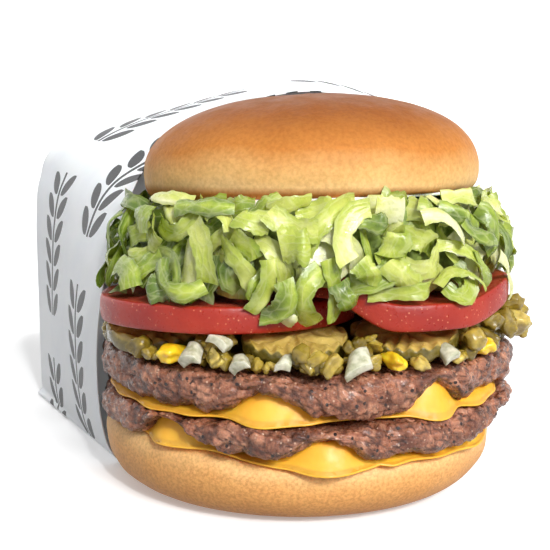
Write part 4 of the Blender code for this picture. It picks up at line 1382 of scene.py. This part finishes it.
def print_places():
    """How far round the sheet each column lies, measured half way back."""
    found, last = [0.0], wrapper_point(0.5, 0.0)
    for column in range(1, AROUND_STEPS + 1):
        point = wrapper_point(0.5, (column % AROUND_STEPS) / AROUND_STEPS)
        found.append(found[-1] + (point - last).length)
        last = point
    return found


# The room

CAMERA_PLACE = (-8.4, -270.0, 92.5)
CAMERA_DOWN = 7.635
CAMERA_LENS = 60.57
FLOOR = 1.2
SWEEP = 0.6


BACKDROP_TOP = 4.0
BACKDROP_WHITE = (0.93, 0.93, 0.93, 1.0)
SWEEP_STEPS = 12

# (bearing, height in degrees, strength, softness in degrees)
SUNS = {"key": (32.0, 32.0, 2.75, 24.0), "glint": (20.0, 36.0, 1.1, 3.0)}
SKY_TOWARD = (0.55, -0.35, 0.75)
SKY_DIM = 0.26
SKY_BRIGHT = 0.62


def camera():
    data = bpy.data.cameras.new("camera")
    data.lens = CAMERA_LENS
    data.sensor_width = 36.0
    data.clip_start = 0.01
    obj = add_object("camera", data)
    obj.location = Vector(CAMERA_PLACE) * MM
    obj.rotation_euler = (radians(90.0 - CAMERA_DOWN), 0.0, 0.0)
    bpy.context.scene.camera = obj


def backdrop():
    """A white floor that sweeps up all round, brighter with height. It throws no light on the burger."""
    profile = [(0.0, 0.0), (0.5 * FLOOR, 0.0)]
    for step in range(SWEEP_STEPS + 1):
        angle = radians(90.0 * step / SWEEP_STEPS)
        profile.append((FLOOR + SWEEP * sin(angle), SWEEP - SWEEP * cos(angle)))
    profile += [(FLOOR + SWEEP, BACKDROP_TOP), (0.0, BACKDROP_TOP)]
    colours = {"Base_Color": BACKDROP_WHITE, "Emission_Color": (1.0, 1.0, 1.0, 1.0)}
    made = Finish("backdrop white", 0.8, Specular_IOR_Level=0.1, **colours)
    made.set("Emission Strength", made.ramp(made.axes()[2], (0.0, 0.25), (0.8, 0.6)))
    obj = add_mesh("backdrop", turned(profile, 96), made.material)
    obj.visible_diffuse = False
    obj.visible_shadow = False
    obj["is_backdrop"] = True


def sun(name, bearing, height, strength, softness):
    """A light so far away that it falls evenly on burger and backdrop."""
    data = bpy.data.lights.new(name, "SUN")
    data.energy = strength
    data.angle = radians(softness)
    obj = add_object(name, data)
    obj.location = Vector((*polar(cos(radians(height)), bearing), sin(radians(height))))
    obj.rotation_euler = obj.location.to_track_quat("Z", "Y").to_euler()


def studio():
    """White surroundings that are brighter above and to the right, with a soft key light from there."""
    world = bpy.data.worlds.new("studio")
    world.use_nodes = True
    nodes, links = world.node_tree.nodes, world.node_tree.links
    direction = nodes.new("ShaderNodeTexCoord").outputs["Generated"]
    toward = nodes.new("ShaderNodeVectorMath")
    toward.operation = "DOT_PRODUCT"
    toward.inputs[1].default_value = SKY_TOWARD
    links.new(direction, toward.inputs[0])
    brightness = nodes.new("ShaderNodeMapRange")
    for socket, value in (("From Min", -1.0), ("To Min", SKY_DIM), ("To Max", SKY_BRIGHT)):
        brightness.inputs[socket].default_value = value
    links.new(toward.outputs["Value"], brightness.inputs["Value"])
    links.new(brightness.outputs["Result"], nodes["Background"].inputs["Strength"])
    nodes["Background"].inputs["Color"].default_value = (1.0, 1.0, 1.0, 1.0)
    bpy.context.scene.world = world
    for name, values in SUNS.items():
        sun(name, *values)
    bpy.context.scene.view_settings.view_transform = "Standard"


def main():
    camera()
    backdrop()
    studio()
    crown_piece = crown()
    heel()
    patties_and_cheese()
    red = tomato_finish()
    tomatoes = [
        tomato("tomato_left", TOMATO_LEFT, left_tomato_base, red),
        tomato("tomato_right", TOMATO_RIGHT, right_tomato_base, red),
    ]
    green = pickle_finish()
    toppings = [pickle(name, place, green) for name, place in PICKLES.items()]
    white = onion_finish()
    toppings += [onion(name, place, white) for name, place in ONIONS.items()]
    yellow = sauce_finish("mustard", (236, 190, 30), (252, 214, 50))
    toppings += [mustard(name, place, yellow) for name, place in MUSTARDS.items()]
    spread = mayonnaise(sauce_finish("mayonnaise", (244, 240, 224), (252, 250, 242)))
    paper = wrapper()
    relish(relish_finish(), tree_of(*toppings, *tomatoes))
    lettuce(tree_of(*tomatoes, crown_piece, spread, paper, *toppings))
    lettuce_core()


main()

sizes = {"cad": CAD_BOUNDS, "visual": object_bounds()}
{name: [list(corner) for corner in box] for name, box in sizes.items()}
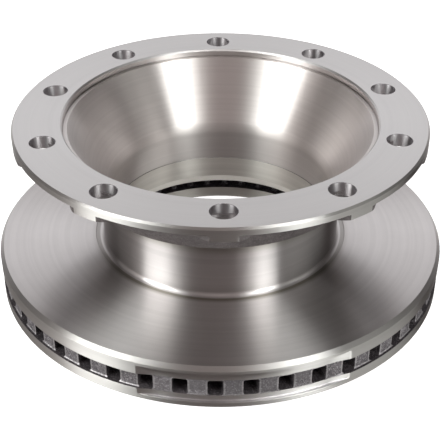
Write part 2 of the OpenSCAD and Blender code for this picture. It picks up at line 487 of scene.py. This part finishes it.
def pierced_ring(z, inner_r, outer_r, angles, hole_r, up, finish):
    """A flat ring at one height with the ten bolt holes in it, as (verts, faces, finishes)."""
    pts, edges = [], []

    def loop(points):
        start = len(pts)
        pts.extend(Vector(p) for p in points)
        n = len(points)
        edges.extend((start + k, start + (k + 1) % n) for k in range(n))

    loop([(outer_r * math.cos(a), outer_r * math.sin(a)) for a in angles])
    loop([(inner_r * math.cos(a), inner_r * math.sin(a)) for a in angles])
    centres = [Vector(c) for c in bolt_centres()]
    for x, y in centres:
        loop([(x + hole_r * math.cos(a), y + hole_r * math.sin(a)) for a in HOLE_ANGLES])
    flat = delaunay_2d_cdt(pts, edges, [], 0, 1e-7)
    faces = []
    for f in flat[2]:
        p, q, r = (flat[0][k] for k in f[:3])
        middle = (p + q + r) / 3
        in_hole = any((middle - c).length < hole_r * 0.999 for c in centres)
        if in_hole or middle.length < inner_r * 0.9999:
            continue
        turn = (q - p).cross(r - p)
        faces.append(tuple(f) if (turn > 0) == up else tuple(reversed(f)))
    return [(v.x, v.y, z) for v in flat[0]], faces, [finish] * len(faces)


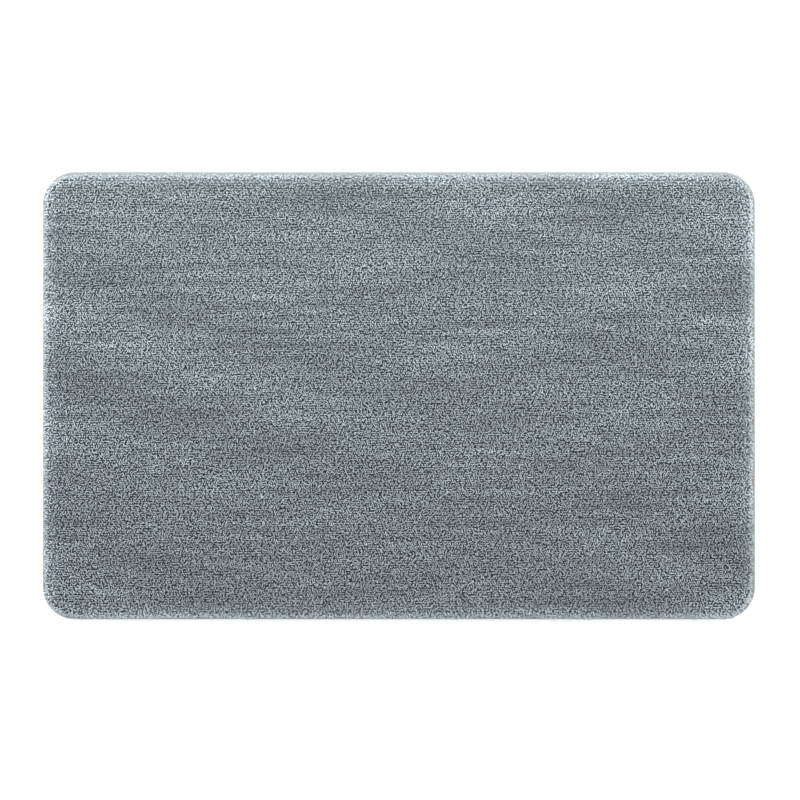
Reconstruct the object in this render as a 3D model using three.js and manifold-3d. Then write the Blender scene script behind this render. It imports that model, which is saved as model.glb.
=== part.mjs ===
// A tufted microfibre bath mat: a deep cut pile on a stack of backing sheets, with an overlocked edge.
// Millimetres, +Z up, +X along the mat's length. The origin is on the floor, under the mat's middle.
// The sheets, from the floor up: anti-slip rubber, latex that locks the tufts, woven cloth, pile.
// Three threads bind the edge: two loopers that wrap it, and the needle thread that holds them down.

import * as THREE from "three";
import { mergeVertices } from "three/addons/utils/BufferGeometryUtils.js";
import Module from "manifold-3d";

// The mat's outline
const MAT_LENGTH = 800;
const MAT_WIDTH = 503;
const CORNER_RADIUS = 37;

// The sheets, from the floor up
const ANTI_SLIP_THICKNESS = 2;
const LATEX_THICKNESS = 0.8;
const PRIMARY_BACKING_THICKNESS = 0.8;
const PILE_HEIGHT = 13.5;
const PILE_SHOULDER = 8; // the radius of the pile's rounded top edge

// The overlocked edge
const OVERLOCK_WIDTH = 5.5; // how far the stitches reach in from the edge
const LOOPER_THREAD_THICKNESS = 0.8;
const NEEDLE_THREAD_THICKNESS = 1;

const CLEARANCE = 0.3; // between pieces that lie on each other
const CORNER_SEGMENTS = 12;
const SHOULDER_SEGMENTS = 5;

// Heights that follow from the sheets
const LATEX_BOTTOM = ANTI_SLIP_THICKNESS + CLEARANCE;
const PRIMARY_BACKING_BOTTOM = LATEX_BOTTOM + LATEX_THICKNESS + CLEARANCE;
const PILE_BOTTOM = PRIMARY_BACKING_BOTTOM + PRIMARY_BACKING_THICKNESS + CLEARANCE;
const EDGE_TOP = PILE_BOTTOM + LOOPER_THREAD_THICKNESS;
const KNOT_HEIGHT = EDGE_TOP / 2; // where the two loopers meet, on the mat's rim

// Insets that follow from the edge's threads
const SHEET_INSET = LOOPER_THREAD_THICKNESS + CLEARANCE;
const NEEDLE_INSET = OVERLOCK_WIDTH + CLEARANCE;
const PILE_INSET = NEEDLE_INSET + NEEDLE_THREAD_THICKNESS + CLEARANCE;

const wasm = await Module();
wasm.setup();

// The mat's rounded rectangle, drawn in from its edge by inset.
function outline(inset, path = new THREE.Shape()) {
  const radius = CORNER_RADIUS - inset;
  const x = MAT_LENGTH / 2 - CORNER_RADIUS;
  const y = MAT_WIDTH / 2 - CORNER_RADIUS;
  const corners = [[x, y], [-x, y], [-x, -y], [x, -y]];
  corners.forEach(([cx, cy], quarter) => {
    const start = (quarter * Math.PI) / 2;
    path.absarc(cx, cy, radius, start, start + Math.PI / 2, false);
  });
  path.closePath();
  return path;
}

function extrude(shape, bottom, top) {
  const settings = { depth: top - bottom, bevelEnabled: false, curveSegments: CORNER_SEGMENTS };
  return new THREE.ExtrudeGeometry(shape, settings).translate(0, 0, bottom);
}

// A flat sheet with the mat's outline.
function sheet(inset, bottom, top) {
  return extrude(outline(inset), bottom, top);
}

// A frame that runs round the mat between two insets.
function frame(outerInset, innerInset, bottom, top) {
  const shape = outline(outerInset);
  shape.holes.push(outline(innerInset, new THREE.Path()));
  return extrude(shape, bottom, top);
}

function toSolid(geometry) {
  const bare = geometry.clone();
  bare.deleteAttribute("normal");
  bare.deleteAttribute("uv");
  const merged = mergeVertices(bare);
  return new wasm.Manifold(new wasm.Mesh({
    numProp: 3,
    vertProperties: merged.attributes.position.array,
    triVerts: merged.index.array,
  }));
}

function toGeometry(solid) {
  const { vertProperties, triVerts } = solid.getMesh();
  const geometry = new THREE.BufferGeometry();
  geometry.setAttribute("position", new THREE.BufferAttribute(vertProperties, 3));
  geometry.setIndex(new THREE.BufferAttribute(triVerts, 1));
  geometry.computeVertexNormals();
  return geometry;
}

function join(a, b) {
  return toGeometry(toSolid(a).add(toSolid(b)));
}

// The anti-slip rubber is full thickness inside the stitches and thinner over the lower looper.
function antiSlipBacking() {
  const rim = sheet(SHEET_INSET, LOOPER_THREAD_THICKNESS + CLEARANCE, ANTI_SLIP_THICKNESS);
  const middle = sheet(OVERLOCK_WIDTH + CLEARANCE, 0, ANTI_SLIP_THICKNESS);
  return join(rim, middle);
}

function latexCoat() {
  return sheet(SHEET_INSET, LATEX_BOTTOM, LATEX_BOTTOM + LATEX_THICKNESS);
}

function primaryBacking() {
  const top = PRIMARY_BACKING_BOTTOM + PRIMARY_BACKING_THICKNESS;
  return sheet(SHEET_INSET, PRIMARY_BACKING_BOTTOM, top);
}

// The pile is one block with a rounded top edge. It is rounded at both ends and then cut flat below.
function pile() {
  const shoulder = PILE_SHOULDER;
  const rounded = new THREE.ExtrudeGeometry(outline(PILE_INSET), {
    depth: PILE_HEIGHT - shoulder,
    bevelThickness: shoulder,
    bevelSize: shoulder,
    bevelOffset: -shoulder,
    bevelSegments: SHOULDER_SEGMENTS,
    curveSegments: CORNER_SEGMENTS,
  });
  const below = new THREE.BoxGeometry(MAT_LENGTH, MAT_WIDTH, 2 * shoulder);
  below.translate(0, 0, -shoulder);
  const block = toSolid(rounded).subtract(toSolid(below));
  return toGeometry(block).translate(0, 0, PILE_BOTTOM);
}

// A looper thread lies flat on one face of the edge and turns down, or up, its rim to the knots.
function upperLooper() {
  const wall = frame(0, LOOPER_THREAD_THICKNESS, KNOT_HEIGHT + CLEARANCE / 2, EDGE_TOP);
  const band = frame(0, OVERLOCK_WIDTH, PILE_BOTTOM, EDGE_TOP);
  return join(wall, band);
}

function lowerLooper() {
  const wall = frame(0, LOOPER_THREAD_THICKNESS, 0, KNOT_HEIGHT - CLEARANCE / 2);
  const band = frame(0, OVERLOCK_WIDTH, 0, LOOPER_THREAD_THICKNESS);
  return join(wall, band);
}

// The row of needle stitches that lies on the cloth, just inside the loopers.
function needleThread() {
  const inner = NEEDLE_INSET + NEEDLE_THREAD_THICKNESS;
  return frame(NEEDLE_INSET, inner, PILE_BOTTOM, PILE_BOTTOM + NEEDLE_THREAD_THICKNESS);
}

function named(name, geometry, color, roughness) {
  const material = new THREE.MeshStandardMaterial({ color, roughness, metalness: 0 });
  const mesh = new THREE.Mesh(geometry, material);
  mesh.name = name;
  return mesh;
}

const BLUE_GREY_MICROFIBRE = 0x7c868c;
const UNDYED_POLYPROPYLENE = 0xcfcdc6;
const CREAM_LATEX = 0xd9d2bf;
const GREY_RUBBER = 0xa5a9ab;
const LIGHT_GREY_THREAD = 0xbfc2c4;

const bathMat = new THREE.Group();
bathMat.add(
  named("anti_slip_backing", antiSlipBacking(), GREY_RUBBER, 0.7),
  named("latex_coat", latexCoat(), CREAM_LATEX, 0.6),
  named("primary_backing", primaryBacking(), UNDYED_POLYPROPYLENE, 0.9),
  named("pile", pile(), BLUE_GREY_MICROFIBRE, 1),
  named("overlock_lower_looper_thread", lowerLooper(), LIGHT_GREY_THREAD, 0.8),
  named("overlock_upper_looper_thread", upperLooper(), LIGHT_GREY_THREAD, 0.8),
  named("overlock_needle_thread", needleThread(), LIGHT_GREY_THREAD, 0.8),
);

export default bathMat;
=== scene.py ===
"""A blue-grey tufted microfibre bath mat with an overlocked edge, made round its CAD frame.

Metres, +Z up, +X along the mat. The pile leans towards -Y. A tuft and a stitch are each modelled
once and repeated by an Array, and then every copy is bent and set in its own place by moving its
vertices.
"""

import math

import bmesh
import bpy
import numpy as np
from mathutils import Matrix, Vector


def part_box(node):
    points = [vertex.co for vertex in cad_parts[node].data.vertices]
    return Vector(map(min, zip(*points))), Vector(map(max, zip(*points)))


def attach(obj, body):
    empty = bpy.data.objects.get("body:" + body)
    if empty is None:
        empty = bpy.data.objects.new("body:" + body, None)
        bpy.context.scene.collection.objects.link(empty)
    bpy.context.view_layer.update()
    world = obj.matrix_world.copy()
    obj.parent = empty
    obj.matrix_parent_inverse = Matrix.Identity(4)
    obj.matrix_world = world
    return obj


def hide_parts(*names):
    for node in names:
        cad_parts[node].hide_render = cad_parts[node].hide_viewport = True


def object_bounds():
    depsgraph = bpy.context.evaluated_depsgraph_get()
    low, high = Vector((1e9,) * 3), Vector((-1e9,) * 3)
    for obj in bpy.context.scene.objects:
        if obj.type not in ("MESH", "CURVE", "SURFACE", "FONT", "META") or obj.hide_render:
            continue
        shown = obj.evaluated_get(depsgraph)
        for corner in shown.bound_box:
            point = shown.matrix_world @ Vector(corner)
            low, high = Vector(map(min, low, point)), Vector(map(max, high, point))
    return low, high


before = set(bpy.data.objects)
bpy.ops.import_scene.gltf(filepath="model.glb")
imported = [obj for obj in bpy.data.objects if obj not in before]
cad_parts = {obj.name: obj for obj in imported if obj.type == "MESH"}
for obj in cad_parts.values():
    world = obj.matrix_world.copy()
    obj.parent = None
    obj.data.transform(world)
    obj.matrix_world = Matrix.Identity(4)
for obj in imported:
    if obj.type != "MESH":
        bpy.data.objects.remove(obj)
cad_low, cad_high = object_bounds()

MM = 0.001
BAKE_MAP = "OFBake"  # the name of the strands' and stitches' UV map
PAINTED_OPENNESS = "painted_openness"  # the name of the imported yarn's attribute of painted light: how much light reaches it, painted into its colour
ASLANT = Vector((1, 1, 1))  # a direction that no strand or stitch takes
MERGE_DISTANCE = 0.005 * MM
random = np.random.default_rng(20)

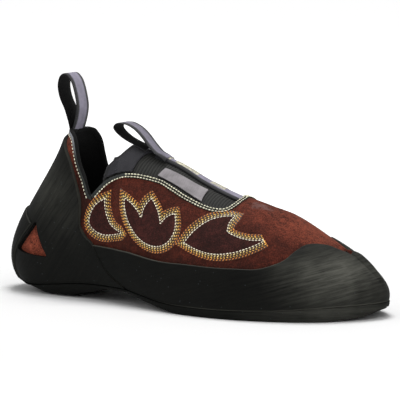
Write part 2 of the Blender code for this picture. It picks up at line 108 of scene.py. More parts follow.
*****
**DESCRIPTION OF THE TASK:** Copy all lines from the material that contain "None".

**TASK SOLUTION:**
    if empty is None:
        empty = bpy.data.objects.new("body:" + body, None)
    obj.parent = None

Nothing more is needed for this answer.